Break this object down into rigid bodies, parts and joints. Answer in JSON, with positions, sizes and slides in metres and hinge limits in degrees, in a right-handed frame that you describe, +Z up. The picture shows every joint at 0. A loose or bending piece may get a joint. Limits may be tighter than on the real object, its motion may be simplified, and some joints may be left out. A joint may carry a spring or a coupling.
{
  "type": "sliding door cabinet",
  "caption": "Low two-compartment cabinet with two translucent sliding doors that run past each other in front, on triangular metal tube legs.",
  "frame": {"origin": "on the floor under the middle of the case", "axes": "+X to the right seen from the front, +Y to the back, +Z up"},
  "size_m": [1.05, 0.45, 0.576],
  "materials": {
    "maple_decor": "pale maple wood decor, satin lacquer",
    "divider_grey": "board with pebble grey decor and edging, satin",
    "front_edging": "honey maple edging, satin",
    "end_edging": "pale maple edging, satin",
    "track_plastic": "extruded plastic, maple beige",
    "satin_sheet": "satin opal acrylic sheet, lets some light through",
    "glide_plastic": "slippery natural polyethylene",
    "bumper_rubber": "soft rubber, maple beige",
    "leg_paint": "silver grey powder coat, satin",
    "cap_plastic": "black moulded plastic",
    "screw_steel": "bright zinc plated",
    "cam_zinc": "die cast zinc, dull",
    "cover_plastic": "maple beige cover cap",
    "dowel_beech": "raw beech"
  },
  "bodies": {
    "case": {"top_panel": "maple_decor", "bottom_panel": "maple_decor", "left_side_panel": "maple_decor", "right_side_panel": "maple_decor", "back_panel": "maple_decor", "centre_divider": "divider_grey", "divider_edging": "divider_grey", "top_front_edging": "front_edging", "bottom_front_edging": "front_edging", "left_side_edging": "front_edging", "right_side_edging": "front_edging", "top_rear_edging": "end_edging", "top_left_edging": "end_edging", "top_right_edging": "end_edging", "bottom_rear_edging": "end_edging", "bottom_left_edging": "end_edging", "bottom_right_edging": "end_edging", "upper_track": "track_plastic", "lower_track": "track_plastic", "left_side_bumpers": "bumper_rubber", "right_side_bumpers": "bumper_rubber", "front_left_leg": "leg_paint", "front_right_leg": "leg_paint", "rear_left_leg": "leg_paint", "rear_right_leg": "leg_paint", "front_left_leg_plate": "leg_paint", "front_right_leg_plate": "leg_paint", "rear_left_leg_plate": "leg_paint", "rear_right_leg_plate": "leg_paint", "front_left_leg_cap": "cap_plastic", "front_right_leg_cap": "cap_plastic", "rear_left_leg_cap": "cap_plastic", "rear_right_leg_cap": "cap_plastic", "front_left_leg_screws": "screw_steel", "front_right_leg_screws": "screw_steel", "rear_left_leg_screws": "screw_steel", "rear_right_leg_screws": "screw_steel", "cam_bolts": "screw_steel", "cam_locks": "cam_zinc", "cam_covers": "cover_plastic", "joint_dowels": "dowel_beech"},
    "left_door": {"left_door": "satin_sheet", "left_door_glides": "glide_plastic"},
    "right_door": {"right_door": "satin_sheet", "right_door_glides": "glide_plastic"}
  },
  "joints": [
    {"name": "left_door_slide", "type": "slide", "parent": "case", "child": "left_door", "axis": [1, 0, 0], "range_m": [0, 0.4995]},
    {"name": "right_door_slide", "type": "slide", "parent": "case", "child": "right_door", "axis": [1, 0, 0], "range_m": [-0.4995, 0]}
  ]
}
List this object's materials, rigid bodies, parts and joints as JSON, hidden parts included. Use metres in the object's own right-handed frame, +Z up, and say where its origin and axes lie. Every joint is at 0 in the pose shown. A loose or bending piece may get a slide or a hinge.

...

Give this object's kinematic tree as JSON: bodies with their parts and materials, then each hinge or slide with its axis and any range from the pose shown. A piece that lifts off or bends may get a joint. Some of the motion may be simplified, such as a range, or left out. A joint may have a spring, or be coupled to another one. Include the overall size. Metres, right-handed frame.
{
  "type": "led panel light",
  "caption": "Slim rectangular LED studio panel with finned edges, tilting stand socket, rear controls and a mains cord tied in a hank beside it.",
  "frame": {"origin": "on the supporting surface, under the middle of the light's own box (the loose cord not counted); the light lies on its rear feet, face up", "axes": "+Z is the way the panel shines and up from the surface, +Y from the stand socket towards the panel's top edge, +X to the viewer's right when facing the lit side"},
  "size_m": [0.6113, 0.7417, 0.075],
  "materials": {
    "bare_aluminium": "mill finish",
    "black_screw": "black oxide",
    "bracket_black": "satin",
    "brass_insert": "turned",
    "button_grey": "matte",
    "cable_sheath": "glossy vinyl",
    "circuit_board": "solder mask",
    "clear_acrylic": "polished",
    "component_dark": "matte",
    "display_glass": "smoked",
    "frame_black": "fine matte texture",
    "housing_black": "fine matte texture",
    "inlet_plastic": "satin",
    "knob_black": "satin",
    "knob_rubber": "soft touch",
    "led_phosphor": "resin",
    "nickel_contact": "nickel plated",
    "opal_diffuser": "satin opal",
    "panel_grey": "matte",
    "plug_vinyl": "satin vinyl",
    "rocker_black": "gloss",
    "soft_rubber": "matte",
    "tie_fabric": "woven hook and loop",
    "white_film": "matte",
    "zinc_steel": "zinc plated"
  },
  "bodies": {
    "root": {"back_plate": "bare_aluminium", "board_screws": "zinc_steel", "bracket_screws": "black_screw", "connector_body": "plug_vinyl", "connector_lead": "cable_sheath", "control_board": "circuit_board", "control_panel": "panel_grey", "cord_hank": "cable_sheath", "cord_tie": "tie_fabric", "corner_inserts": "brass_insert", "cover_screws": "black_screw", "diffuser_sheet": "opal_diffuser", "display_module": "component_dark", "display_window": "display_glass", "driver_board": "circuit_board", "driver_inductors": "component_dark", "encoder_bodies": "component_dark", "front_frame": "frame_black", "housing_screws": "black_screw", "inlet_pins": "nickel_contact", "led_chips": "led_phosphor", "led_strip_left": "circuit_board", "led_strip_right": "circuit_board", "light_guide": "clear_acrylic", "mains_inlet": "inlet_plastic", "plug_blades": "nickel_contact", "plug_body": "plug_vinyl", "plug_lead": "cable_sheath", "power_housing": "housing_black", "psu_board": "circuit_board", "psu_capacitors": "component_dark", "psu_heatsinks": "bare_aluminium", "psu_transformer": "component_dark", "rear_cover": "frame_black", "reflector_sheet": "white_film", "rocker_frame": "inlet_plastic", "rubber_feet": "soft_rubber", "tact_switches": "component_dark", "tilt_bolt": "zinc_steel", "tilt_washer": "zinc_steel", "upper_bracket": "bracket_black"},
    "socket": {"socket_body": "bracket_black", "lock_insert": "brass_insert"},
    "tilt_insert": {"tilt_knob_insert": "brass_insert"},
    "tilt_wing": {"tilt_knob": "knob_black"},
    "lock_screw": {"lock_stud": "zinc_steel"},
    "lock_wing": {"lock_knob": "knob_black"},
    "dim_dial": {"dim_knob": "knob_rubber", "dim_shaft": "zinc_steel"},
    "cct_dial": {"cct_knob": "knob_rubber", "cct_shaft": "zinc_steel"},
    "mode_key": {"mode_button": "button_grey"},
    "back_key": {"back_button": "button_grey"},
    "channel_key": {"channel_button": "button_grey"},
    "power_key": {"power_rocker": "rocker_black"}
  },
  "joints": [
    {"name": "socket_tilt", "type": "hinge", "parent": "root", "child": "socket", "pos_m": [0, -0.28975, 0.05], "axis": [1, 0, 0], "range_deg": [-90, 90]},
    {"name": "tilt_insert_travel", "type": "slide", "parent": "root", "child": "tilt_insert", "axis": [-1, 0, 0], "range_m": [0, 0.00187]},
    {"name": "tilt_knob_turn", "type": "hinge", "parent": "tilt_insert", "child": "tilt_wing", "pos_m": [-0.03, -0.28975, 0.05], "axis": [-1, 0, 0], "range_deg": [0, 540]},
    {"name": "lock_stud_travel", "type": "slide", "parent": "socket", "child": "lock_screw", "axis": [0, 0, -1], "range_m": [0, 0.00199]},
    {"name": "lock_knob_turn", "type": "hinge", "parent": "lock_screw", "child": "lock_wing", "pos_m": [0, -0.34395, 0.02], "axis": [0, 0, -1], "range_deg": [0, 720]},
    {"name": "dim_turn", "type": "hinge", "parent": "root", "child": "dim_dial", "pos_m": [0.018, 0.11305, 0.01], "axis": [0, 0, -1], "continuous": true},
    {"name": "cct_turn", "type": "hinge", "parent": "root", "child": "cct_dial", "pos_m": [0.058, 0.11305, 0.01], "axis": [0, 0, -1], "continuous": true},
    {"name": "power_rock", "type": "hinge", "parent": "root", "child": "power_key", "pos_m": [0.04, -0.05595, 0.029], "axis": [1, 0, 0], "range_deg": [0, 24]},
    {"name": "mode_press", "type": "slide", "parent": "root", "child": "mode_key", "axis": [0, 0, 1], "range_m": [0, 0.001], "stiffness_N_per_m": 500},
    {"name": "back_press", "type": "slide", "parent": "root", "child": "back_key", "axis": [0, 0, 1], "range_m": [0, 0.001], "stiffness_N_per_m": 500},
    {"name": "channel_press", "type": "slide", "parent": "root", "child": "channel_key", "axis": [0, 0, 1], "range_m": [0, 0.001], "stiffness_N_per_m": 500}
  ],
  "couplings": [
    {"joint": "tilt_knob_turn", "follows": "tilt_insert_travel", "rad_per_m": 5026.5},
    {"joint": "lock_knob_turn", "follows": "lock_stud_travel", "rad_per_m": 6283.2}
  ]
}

==

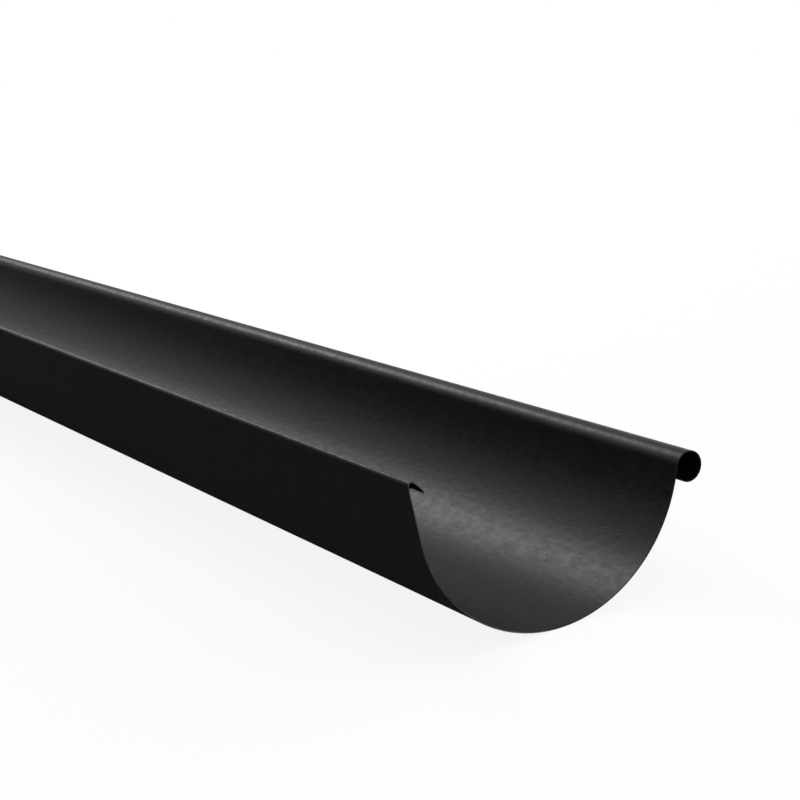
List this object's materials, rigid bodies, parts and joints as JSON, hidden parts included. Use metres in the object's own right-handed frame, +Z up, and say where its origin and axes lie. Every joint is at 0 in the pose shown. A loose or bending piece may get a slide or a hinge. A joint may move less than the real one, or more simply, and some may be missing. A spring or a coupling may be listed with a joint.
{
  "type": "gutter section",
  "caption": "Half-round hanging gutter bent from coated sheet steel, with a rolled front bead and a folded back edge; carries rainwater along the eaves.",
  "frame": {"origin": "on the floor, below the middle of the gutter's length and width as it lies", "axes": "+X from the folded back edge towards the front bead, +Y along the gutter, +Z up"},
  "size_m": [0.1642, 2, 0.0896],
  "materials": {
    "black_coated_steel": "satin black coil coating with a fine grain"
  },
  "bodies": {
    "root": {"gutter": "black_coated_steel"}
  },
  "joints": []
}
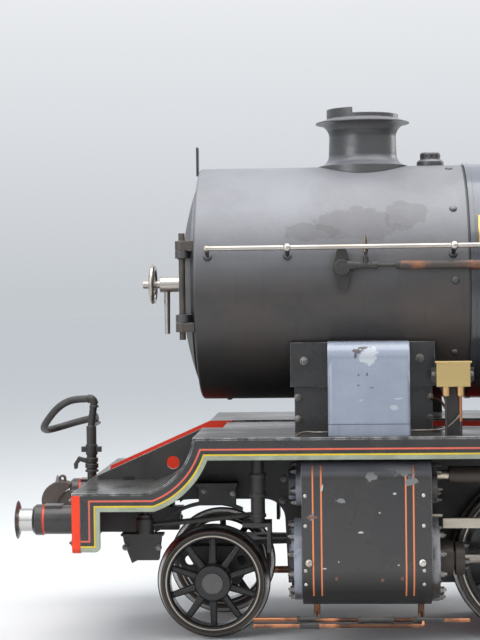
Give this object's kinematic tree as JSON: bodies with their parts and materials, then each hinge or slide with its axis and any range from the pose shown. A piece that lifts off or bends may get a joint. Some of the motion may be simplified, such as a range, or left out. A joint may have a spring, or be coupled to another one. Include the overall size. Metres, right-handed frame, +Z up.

Exercise prompt :: Among the lines of the material, find those that hold the word "axes" and copy them.

Result below ::
  "frame": {"origin": "on the floor under the middle of the case", "axes": "+X to the right seen from the front, +Y to the back, +Z up"},
List this object's materials, rigid bodies, parts and joints as JSON, hidden parts included. Use metres in the object's own right-handed frame, +Z up, and say where its origin and axes lie. Every joint is at 0 in the pose shown. A loose or bending piece may get a slide or a hinge.
  "frame": {"origin": "on the supporting surface, under the middle of the light's own box (the loose cord not counted); the light lies on its rear feet, face up", "axes": "+Z is the way the panel shines and up from the surface, +Y from the stand socket towards the panel's top edge, +X to the viewer's right when facing the lit side"},
List this object's materials, rigid bodies, parts and joints as JSON, hidden parts included. Use metres in the object's own right-handed frame, +Z up, and say where its origin and axes lie. Every joint is at 0 in the pose shown. A loose or bending piece may get a slide or a hinge. A joint may move less than the real one, or more simply, and some may be missing. A spring or a coupling may be listed with a joint.
  "frame": {"origin": "on the floor, below the middle of the gutter's length and width as it lies", "axes": "+X from the folded back edge towards the front bead, +Y along the gutter, +Z up"},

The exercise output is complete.